Recommended for baseball fans and anyone interested in memoirs and a behind-the-scenes look at a unique experience.
This is an ethnography of minor league baseball players structured around the Stanford baseball team, with some familiar names (hi Tommy Edman) and some unknowns. It is, as far as I know, one of the only (and best) comprehensive studies of what life is like for players in the minors. It's required reading for anyone writing about baseball.
Fascinating book about life in the minor leagues of professional baseball. The draft process, bus rides, promotions, demotions, releases ... all wrapped in the emotions of primarily 18- to 22- year olds who been playing this game since about age 6. Living their dream until one it end for about 99% of them short of the major leagues. Excellent book for any baseball junkie.

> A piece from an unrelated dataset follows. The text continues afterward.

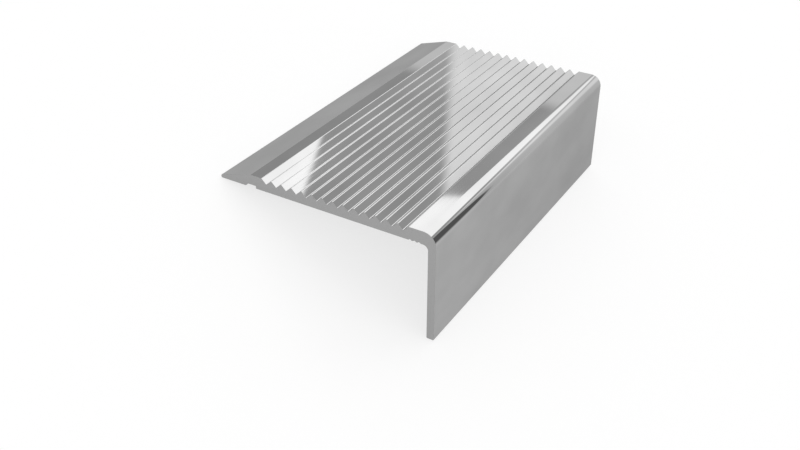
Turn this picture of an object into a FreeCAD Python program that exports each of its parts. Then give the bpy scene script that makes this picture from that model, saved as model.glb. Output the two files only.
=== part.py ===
import FreeCAD, Part
import Sketcher
import math
import os

# Aluminium stair nosing, a piece cut from one extruded angle profile.
#
# The section has a thin back tip, a straight ramp up to a flat shoulder, a field of V grooves
# against slipping, a flat land, a rounded nose and a leg that covers the edge of the riser.
# Under the tread plate lie a shallow channel for the adhesive and three small key notches.
#
# The section is drawn on the XZ plane: X runs forward from the back tip and Z runs up from the
# foot of the leg. The profile runs along Y, with its middle at Y = 0.
# The piece lies as it comes to rest, unheld, on a level floor: it stands like a tent on the
# lower edge of its back tip and on the inner edge of its foot.

# Driving dimensions, in millimetres
SIZES = {
    "cut_length": 100.0,        # length of the piece
    "ramp_run": 9.6,            # back tip to the top of the ramp
    "shoulder_width": 3.45,     # flat between the ramp and the first groove
    "groove_pitch": 3.0,        # one groove to the next
    "groove_count": 14,
    "groove_depth": 1.375,      # crest to valley
    "crest_width": 0.25,        # flat left between two grooves
    "crest_round": 0.22,        # rounding of a groove's two lips
    "valley_round": 0.2,        # rounding of a groove's valley
    "land_width": 7.2,          # last groove to the outer face of the leg
    "overall_height": 30.0,     # tread face to foot
    "plate_thickness": 3.5,     # tread plate, measured at the crests
    "leg_thickness": 2.0,
    "tip_thickness": 0.8,       # blunt end of the back tip
    "tip_round": 0.38,          # rounding of the tip's two edges
    "nose_radius": 3.2,         # outer rounding of the step's edge
    "corner_radius": 1.4,       # inner rounding between plate and leg
    "edge_round": 0.25,         # rounding of the foot edges and of the crease above the ramp
    "channel_setback": 7.8,     # back tip to the adhesive channel
    "channel_width": 3.2,
    "channel_depth": 0.75,
    "channel_slope": 0.8,       # run of the channel's sloping back side
    "channel_round": 0.15,      # rounding of the channel's two inner edges
    "notch_setback": 2.4,       # inner face of the leg to the first key notch
    "notch_pitch": 1.2,
    "notch_count": 3,
    "notch_width": 0.9,
    "notch_depth": 0.3,
}

# Places in the section that follow from them, as formulas of the sheet
PLACES = {
    "groove_mouth": "=groove_pitch - crest_width",
    "first_groove": "=ramp_run + shoulder_width + groove_mouth / 2",
    "last_groove": "=first_groove + (groove_count - 1) * groove_pitch",
    "valley_level": "=overall_height - groove_depth",
    "overall_depth": "=last_groove + groove_mouth / 2 + land_width",
    "underside": "=overall_height - plate_thickness",
    "tip_top": "=underside + tip_thickness",
    "leg_inner": "=overall_depth - leg_thickness",
    "channel_front": "=channel_setback + channel_width",
    "channel_roof": "=underside + channel_depth",
    "first_notch": "=leg_inner - notch_setback",
    "notch_roof": "=underside + notch_depth",
}

# How the piece lies on the floor. Its contacts are the rounded lower edge of the tip and the
# rounded inner edge of the foot, so the tilt is that of the floor line touching both rounds:
# the line between their centres, corrected for their different radii.
REST = {
    "contact_run": "=leg_inner + edge_round - tip_round",
    "contact_drop": "=underside + tip_round - edge_round",
    "contact_span": "=sqrt(contact_run ^ 2 + contact_drop ^ 2)",
    "rest_tilt": "=atan(contact_drop / contact_run) + asin((edge_round - tip_round) / contact_span)",
    "rest_rise": "=tip_round * (1 - sin(rest_tilt)) - (underside + tip_round) * cos(rest_tilt)",
    "ramp_angle": "=atan((plate_thickness - tip_thickness) / ramp_run)",
    "tip_centre": "=tip_top + tip_round * tan(ramp_angle) - tip_round / cos(ramp_angle)",
    "rest_back": "=tip_round * cos(rest_tilt) - tip_centre * sin(rest_tilt) - tip_round",
    "rest_front": "=(overall_depth - edge_round) * cos(rest_tilt) + edge_round * (1 - sin(rest_tilt))",
    "rest_shift": "=-(rest_back + rest_front) / 2",
}

CLOSE = 1e-4                    # how near an edge lies to the place that names it
ALUMINIUM = 2.70e-6             # kg per cubic millimetre


def main():
    doc = FreeCAD.newDocument("StairNosing")
    sheet = make_sheet(doc)
    body = doc.addObject("PartDesign::Body", "NosingProfile")
    body.Label = "nosing_profile"
    add_angle_section(body)
    add_large_rounds(body, sheet)
    add_tread_grooves(body, sheet)
    add_adhesive_channel(body, sheet)
    add_key_notches(body)
    lay_down(body)
    doc.recompute()
    check(doc, body)
    os.makedirs("parts", exist_ok=True)
    body.Shape.exportStep("parts/%s.step" % body.Label)
    describe(body)


def make_sheet(doc):
    """The sheet that holds every size of the profile."""
    sheet = doc.addObject("Spreadsheet::Sheet", "Sizes")
    for row, (alias, value) in enumerate({**SIZES, **PLACES, **REST}.items(), start=1):
        sheet.set("A%d" % row, alias)
        sheet.set("B%d" % row, str(value))
        sheet.setAlias("B%d" % row, alias)
    doc.recompute()
    return sheet


def new_sketch(body, name):
    """An empty sketch on the body's own XZ plane."""
    plane = next(f for f in body.Origin.OriginFeatures if f.Role == "XZ_Plane")
    sketch = body.newObject("Sketcher::SketchObject", name)
    sketch.AttachmentSupport = [(plane, "")]
    sketch.MapMode = "FlatFace"
    return sketch


def draw_outline(sketch, corners):
    """A closed outline of straight lines. Each corner is a pair of formulas: across and up."""
    places = [[sketch.evalExpression(formula) for formula in corner] for corner in corners]
    points = [FreeCAD.Vector(float(across), float(up), 0) for across, up in places]
    for start, end in zip(points, points[1:] + points[:1]):
        sketch.addGeometry(Part.LineSegment(start, end))
    for line in range(len(corners)):
        following = (line + 1) % len(corners)
        sketch.addConstraint(Sketcher.Constraint("Coincident", line, 2, following, 1))
    for line, (across, up) in enumerate(corners):
        fix_start(sketch, line, "DistanceX", across, -2)
        fix_start(sketch, line, "DistanceY", up, -1)


def fix_start(sketch, line, direction, formula, axis):
    """Hold a line's start at a distance from the origin, or on the axis where that is zero."""
    if formula == "0":
        sketch.addConstraint(Sketcher.Constraint("PointOnObject", line, 1, axis))
        return
    distance = float(sketch.evalExpression(formula))
    index = sketch.addConstraint(Sketcher.Constraint(direction, -1, 1, line, 1, distance))
    sketch.setExpression("Constraints[%d]" % index, formula)


def round_edges(body, name, places, radius):
    """Round the edges that run along the profile at these places (x, z) of the section."""
    body.Document.recompute()
    base = body.Tip
    names = []
    for number, edge in enumerate(base.Shape.Edges, start=1):
        ends = [vertex.Point for vertex in edge.Vertexes]
        for x, z in places:
            if all(math.hypot(end.x - x, end.z - z) < CLOSE for end in ends):
                names.append("Edge%d" % number)
    if len(names) != len(places):
        raise RuntimeError("%s: %d places but %d edges" % (name, len(places), len(names)))
    rounding = body.newObject("PartDesign::Fillet", name)
    rounding.Base = (base, names)
    rounding.setExpression("Radius", radius)


def cut_through(body, name, corners):
    """Cut an outline out of the section, over the whole length of the profile."""
    sketch = new_sketch(body, name + "Outline")
    draw_outline(sketch, corners)
    pocket = body.newObject("PartDesign::Pocket", name)
    pocket.Profile = sketch
    pocket.Type = "ThroughAll"
    pocket.SideType = "Symmetric"
    return sketch, pocket


def repeat(body, name, pocket, sketch, pitch, count, backwards):
    """Repeat a cut across the section."""
    pattern = body.newObject("PartDesign::LinearPattern", name)
    pattern.Originals = [pocket]
    pattern.Direction = (sketch, ["H_Axis"])
    pattern.Reversed = backwards
    pattern.Mode = "Spacing"
    pattern.setExpression("Offset", pitch)
    pattern.setExpression("Occurrences", count)
    body.Tip = pattern


def add_angle_section(body):
    """The full section with sharp corners: back tip, ramp, tread plate and leg."""
    sketch = new_sketch(body, "AngleOutline")
    draw_outline(sketch, [
        ("0", "Sizes.underside"),
        ("Sizes.leg_inner", "Sizes.underside"),
        ("Sizes.leg_inner", "0"),
        ("Sizes.overall_depth", "0"),
        ("Sizes.overall_depth", "Sizes.overall_height"),
        ("Sizes.ramp_run", "Sizes.overall_height"),
        ("0", "Sizes.tip_top"),
    ])
    pad = body.newObject("PartDesign::Pad", "Profile")
    pad.Profile = sketch
    pad.SideType = "Symmetric"
    pad.setExpression("Length", "Sizes.cut_length")


def add_large_rounds(body, sheet):
    """The rounded nose, the inner corner, the tip, and the soft edges of ramp and foot."""
    round_edges(body, "NoseRound", [(sheet.overall_depth, sheet.overall_height)],
                "Sizes.nose_radius")
    round_edges(body, "InnerCornerRound", [(sheet.leg_inner, sheet.underside)],
                "Sizes.corner_radius")
    round_edges(body, "TipRounds", [(0, sheet.underside), (0, sheet.tip_top)],
                "Sizes.tip_round")
    round_edges(body, "EdgeRounds", [
        (sheet.ramp_run, sheet.overall_height),
        (sheet.leg_inner, 0),
        (sheet.overall_depth, 0),
    ], "Sizes.edge_round")


def add_tread_grooves(body, sheet):
    """The field of V grooves, with a narrow, rounded crest between each two."""
    lip = "Sizes.first_groove %s Sizes.groove_mouth / 2"
    sketch, pocket = cut_through(body, "Groove", [
        (lip % "-", "Sizes.overall_height"),
        ("Sizes.first_groove", "Sizes.valley_level"),
        (lip % "+", "Sizes.overall_height"),
    ])
    repeat(body, "Grooves", pocket, sketch, "Sizes.groove_pitch", "Sizes.groove_count", False)
    middles = [sheet.first_groove + n * sheet.groove_pitch for n in range(sheet.groove_count)]
    lips = [(middle + side * sheet.groove_mouth / 2, sheet.overall_height)
            for middle in middles for side in (-1, 1)]
    valleys = [(middle, sheet.valley_level) for middle in middles]
    round_edges(body, "CrestRounds", lips, "Sizes.crest_round")
    round_edges(body, "ValleyRounds", valleys, "Sizes.valley_round")


def add_adhesive_channel(body, sheet):
    """The shallow channel under the ramp: square in front, sloping up from the back."""
    cut_through(body, "AdhesiveChannel", [
        ("Sizes.channel_setback", "Sizes.underside"),
        ("Sizes.channel_front", "Sizes.underside"),
        ("Sizes.channel_front", "Sizes.channel_roof"),
        ("Sizes.channel_setback + Sizes.channel_slope", "Sizes.channel_roof"),
    ])
    round_edges(body, "ChannelRounds", [
        (sheet.channel_front, sheet.channel_roof),
        (sheet.channel_setback + sheet.channel_slope, sheet.channel_roof),
    ], "Sizes.channel_round")


def add_key_notches(body):
    """Three small V notches by the inner corner, which key the adhesive."""
    sketch, pocket = cut_through(body, "KeyNotch", [
        ("Sizes.first_notch - Sizes.notch_width / 2", "Sizes.underside"),
        ("Sizes.first_notch + Sizes.notch_width / 2", "Sizes.underside"),
        ("Sizes.first_notch", "Sizes.notch_roof"),
    ])
    repeat(body, "KeyNotches", pocket, sketch, "Sizes.notch_pitch", "Sizes.notch_count", True)


def lay_down(body):
    """Tilt the piece about its length until tip and foot touch the floor."""
    tilt_axis = FreeCAD.Vector(0, -1, 0)
    body.Placement = FreeCAD.Placement(FreeCAD.Vector(), FreeCAD.Rotation(tilt_axis, 1))
    body.setExpression("Placement.Rotation.Angle", "Sizes.rest_tilt")
    body.setExpression("Placement.Base.x", "Sizes.rest_shift")
    body.setExpression("Placement.Base.z", "Sizes.rest_rise")


def check(doc, body):
    """Stop if a feature failed, a cut removed nothing, or the body isn't one sound solid."""
    for item in doc.Objects:
        if "Invalid" in item.State or "Error" in item.State:
            raise RuntimeError("%s failed: %s" % (item.Name, item.State))
    for item in doc.Objects:
        if item.TypeId in ("PartDesign::Pocket", "PartDesign::LinearPattern"):
            if item.Shape.Volume >= item.BaseFeature.Shape.Volume - CLOSE:
                raise RuntimeError("%s cuts nothing" % item.Name)
    shape = body.Shape
    if shape.isNull() or not shape.isValid() or len(shape.Solids) != 1:
        raise RuntimeError("%s isn't one valid solid" % body.Label)


def describe(body):
    """Print the size, volume and mass of the piece."""
    box = body.Shape.BoundBox
    print("X %.3f to %.3f, Y %.3f to %.3f, Z %.3f to %.3f" % (
        box.XMin, box.XMax, box.YMin, box.YMax, box.ZMin, box.ZMax))
    volume = body.Shape.Volume
    print("volume %.1f mm3, mass %.4f kg, faces %d" % (
        volume, volume * ALUMINIUM, len(body.Shape.Faces)))


main()
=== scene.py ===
# %% [markdown]
# An aluminium stair nosing, 100 mm long, cut from one extruded angle profile. A die gives such
# a profile the same section from end to end, so the whole piece is one outline carried along
# one straight line. The measured solid is already there. This lesson dresses it: a finer
# surface with true rounds, the bright drawn finish, the sawn ends, a floor and studio light.

import math

import bpy
import numpy as np
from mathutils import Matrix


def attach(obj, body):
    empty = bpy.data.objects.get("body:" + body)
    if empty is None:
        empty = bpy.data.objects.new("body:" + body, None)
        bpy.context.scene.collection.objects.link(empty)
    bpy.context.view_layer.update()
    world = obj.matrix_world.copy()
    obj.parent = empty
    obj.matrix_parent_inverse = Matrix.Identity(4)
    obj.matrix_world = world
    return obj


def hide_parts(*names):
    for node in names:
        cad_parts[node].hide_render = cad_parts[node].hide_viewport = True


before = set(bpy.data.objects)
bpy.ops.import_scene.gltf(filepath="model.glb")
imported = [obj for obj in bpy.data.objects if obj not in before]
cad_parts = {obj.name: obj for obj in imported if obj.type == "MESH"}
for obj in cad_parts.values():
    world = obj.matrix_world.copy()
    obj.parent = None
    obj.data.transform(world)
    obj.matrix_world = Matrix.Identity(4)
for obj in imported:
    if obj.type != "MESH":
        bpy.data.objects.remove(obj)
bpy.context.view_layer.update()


# %% [markdown]
# The section is drawn first, as the die maker draws it: sharp corners, each with the radius
# that rounds it. It could be traced point by point, but corners and radii are what a drawing
# gives, and they keep the flats truly flat. X runs forward from the thin back tip, and Z runs
# up from the foot of the leg, both in millimetres.

# %% The outline of tread, nose and leg
HEIGHT = 30.0                   # tread face above the foot
DEPTH = 62.0                    # back tip to the outer face of the leg
UNDERSIDE = 26.5
LEG_INNER = 60.0
RAMP_RUN = 9.6
TIP_TOP = 27.3
TIP_ROUND = 0.38
EDGE_ROUND = 0.25
CORNER_ROUND = 1.4
NOSE_ROUND = 3.2
CRISP = 0.08                    # a cut edge that only looks sharp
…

I liked the behind-the-scenes glimpse of minor league baseball, from the 40 (?!) rounds of the draft, how some players never sign with a team even after being drafted, to what road trips are like and how the players have to pay for the daily meal at the clubhouse. It's a tough career where few make it to the major leagues.
Another book for research. It was very insightful into the life of a minor leaguer. It's basically just a series of interviews of former Stanford baseball players, but it served it's purpose well.
As a big fan of baseball I knew the hardships that minor league players often face, but still very eye-opening to see minor league life from their eyes. Definitely recommend this one highly.